Coupled with weak economic reports in the morning, her remarks drove stocks broadly lower in Wednesday trading.
“Why is she talking about the market? Now Fed chairs are notorious for avoiding being clear about the direction of the market or their opinion evaluation. They go way out of their way to do that,” he said.
“When they deliberately talk about the market, there's a reason for it. What I personally think is the reason here is that the Fed is not going to raise rates in June or maybe even September and she's trying to talk down the market a little bit in anticipation of not raising rates,” he said.
But is Yellen trying to send a message to wary investors?
“My opinion is that if she was going to raise rates, why talk down the market? The rate hike would do that. The risks of not raising rates are that, you create a bubble. Too many people love the idea that rates aren't going up and flood into the market and she wants to temper that a little bit and avoid overvaluation.”
But if stocks are in a bubble, how close are we to the danger zone? “Sooner or later it'll have to burst but I don't think it will any time soon,” he said.
Turning to Verizon buying AOL: “They are behind the eight ball a little bit and they're trying to make up for lost time a little bit. But what you're seeing in the market overall is a slew of mergers.
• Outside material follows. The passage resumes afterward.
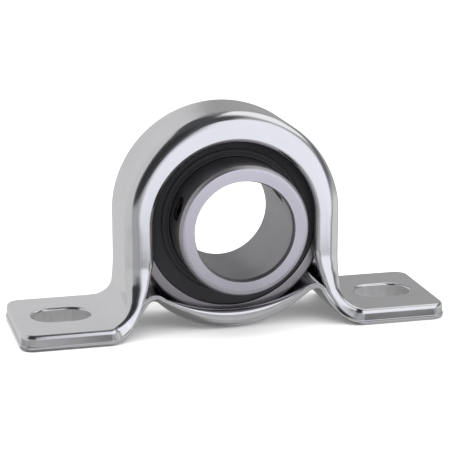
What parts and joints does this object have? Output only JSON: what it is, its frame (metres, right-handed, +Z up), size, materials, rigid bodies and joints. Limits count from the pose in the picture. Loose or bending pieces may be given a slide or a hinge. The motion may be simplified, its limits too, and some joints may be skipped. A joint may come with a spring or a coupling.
{
  "type": "pillow block bearing",
  "caption": "Pressed-steel pillow block with a self-aligning set-screw insert ball bearing, slotted feet and an open bore",
  "frame": {"origin": "on the mounting plane under the centre of the bearing, midway between the two bolt slots", "axes": "X along the feet, Y along the shaft with the set-screw side towards -Y, Z up"},
  "size_m": [0.111, 0.036, 0.0562],
  "materials": {
    "zinc_steel": "bright zinc-plated pressed sheet, smooth with soft reflections",
    "bearing_steel": "ground bearing steel",
    "cage_steel": "pressed cold-rolled steel strip",
    "seal_rubber": "moulded black nitrile rubber, satin",
    "black_steel": "black-oxide alloy steel"
  },
  "bodies": {
    "housing": {"upper_housing": "zinc_steel", "lower_housing": "zinc_steel"},
    "insert": {"outer_ring": "bearing_steel", "front_seal_core": "cage_steel", "front_seal_rubber": "seal_rubber", "rear_seal_core": "cage_steel", "rear_seal_rubber": "seal_rubber"},
    "inner": {"inner_ring": "bearing_steel"},
    "cage": {"cage_front_half": "cage_steel", "cage_rear_half": "cage_steel", "cage_rivets": "cage_steel"},
    "screw_1": {"set_screw_1": "black_steel"},
    "screw_2": {"set_screw_2": "black_steel"},
    "ball_1_body": {"ball_1": "bearing_steel"},
    "ball_2_body": {"ball_2": "bearing_steel"},
    "ball_3_body": {"ball_3": "bearing_steel"},
    "ball_4_body": {"ball_4": "bearing_steel"},
    "ball_5_body": {"ball_5": "bearing_steel"},
    "ball_6_body": {"ball_6": "bearing_steel"},
    "ball_7_body": {"ball_7": "bearing_steel"},
    "ball_8_body": {"ball_8": "bearing_steel"},
    "ball_9_body": {"ball_9": "bearing_steel"}
  },
  "joints": [
    {"name": "insert_tilt", "type": "hinge", "parent": "housing", "child": "insert", "pos_m": [0, 0, 0.0282], "axis": [1, 0, 0], "range_deg": [-2, 2]},
    {"name": "shaft_spin", "type": "hinge", "parent": "insert", "child": "inner", "pos_m": [0, 0, 0.0282], "axis": [0, 1, 0], "continuous": true},
    {"name": "cage_spin", "type": "hinge", "parent": "insert", "child": "cage", "pos_m": [0, 0, 0.0282], "axis": [0, 1, 0], "continuous": true},
    {"name": "ball_1_spin", "type": "hinge", "parent": "cage", "child": "ball_1_body", "pos_m": [0, 0, 0.0477], "axis": [0, 1, 0], "continuous": true},
    {"name": "ball_2_spin", "type": "hinge", "parent": "cage", "child": "ball_2_body", "pos_m": [0.01253, 0, 0.04314], "axis": [0, 1, 0], "continuous": true},
    {"name": "ball_3_spin", "type": "hinge", "parent": "cage", "child": "ball_3_body", "pos_m": [0.0192, 0, 0.03159], "axis": [0, 1, 0], "continuous": true},
    {"name": "ball_4_spin", "type": "hinge", "parent": "cage", "child": "ball_4_body", "pos_m": [0.01689, 0, 0.01845], "axis": [0, 1, 0], "continuous": true},
    {"name": "ball_5_spin", "type": "hinge", "parent": "cage", "child": "ball_5_body", "pos_m": [0.00667, 0, 0.00988], "axis": [0, 1, 0], "continuous": true},
    {"name": "ball_6_spin", "type": "hinge", "parent": "cage", "child": "ball_6_body", "pos_m": [-0.00667, 0, 0.00988], "axis": [0, 1, 0], "continuous": true},
    {"name": "ball_7_spin", "type": "hinge", "parent": "cage", "child": "ball_7_body", "pos_m": [-0.01689, 0, 0.01845], "axis": [0, 1, 0], "continuous": true},
    {"name": "ball_8_spin", "type": "hinge", "parent": "cage", "child": "ball_8_body", "pos_m": [-0.0192, 0, 0.03159], "axis": [0, 1, 0], "continuous": true},
    {"name": "ball_9_spin", "type": "hinge", "parent": "cage", "child": "ball_9_body", "pos_m": [-0.01253, 0, 0.04314], "axis": [0, 1, 0], "continuous": true},
    {"name": "set_screw_1_travel", "type": "slide", "parent": "inner", "child": "screw_1", "axis": [0.7547, 0, 0.6561], "range_m": [-0.0004, 0.003]},
    {"name": "set_screw_2_travel", "type": "slide", "parent": "inner", "child": "screw_2", "axis": [-0.9455, 0, 0.3256], "range_m": [-0.0004, 0.003]}
  ],
  "couplings": [
    {"joint": "cage_spin", "follows": "shaft_spin", "ratio": 0.39823},
    {"joint": "ball_1_spin", "follows": "shaft_spin", "ratio": -2.3548},
    {"joint": "ball_2_spin", "follows": "shaft_spin", "ratio": -2.3548},
    {"joint": "ball_3_spin", "follows": "shaft_spin", "ratio": -2.3548},
    {"joint": "ball_4_spin", "follows": "shaft_spin", "ratio": -2.3548},
    {"joint": "ball_5_spin", "follows": "shaft_spin", "ratio": -2.3548},
    {"joint": "ball_6_spin", "follows": "shaft_spin", "ratio": -2.3548},
    {"joint": "ball_7_spin", "follows": "shaft_spin", "ratio": -2.3548},
    {"joint": "ball_8_spin", "follows": "shaft_spin", "ratio": -2.3548},
    {"joint": "ball_9_spin", "follows": "shaft_spin", "ratio": -2.3548}
  ]
}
You're seeing activity that we haven't seen since before the financial crisis and you can expect a lot more of these kinds of deals.”
Meanwhile, he said investors should expect to see noteworthy mergers in a variety of industries.
“You're already seeing it biotech and healthcare. You're starting to see more of it in the financial industry and of course technology.”
He said such consolidation is common in times of a robust stock market.
“It's what you see in bull markets and frankly this bull market has been lagging past ones in terms of merger and acquisition activity. However it's turning around really fast. March and April were the best years in a long, long time, like maybe 15 years for that activity. So it's starting to come around in a big way. But this is taking place in all of the last bull markets in the last 25 years.”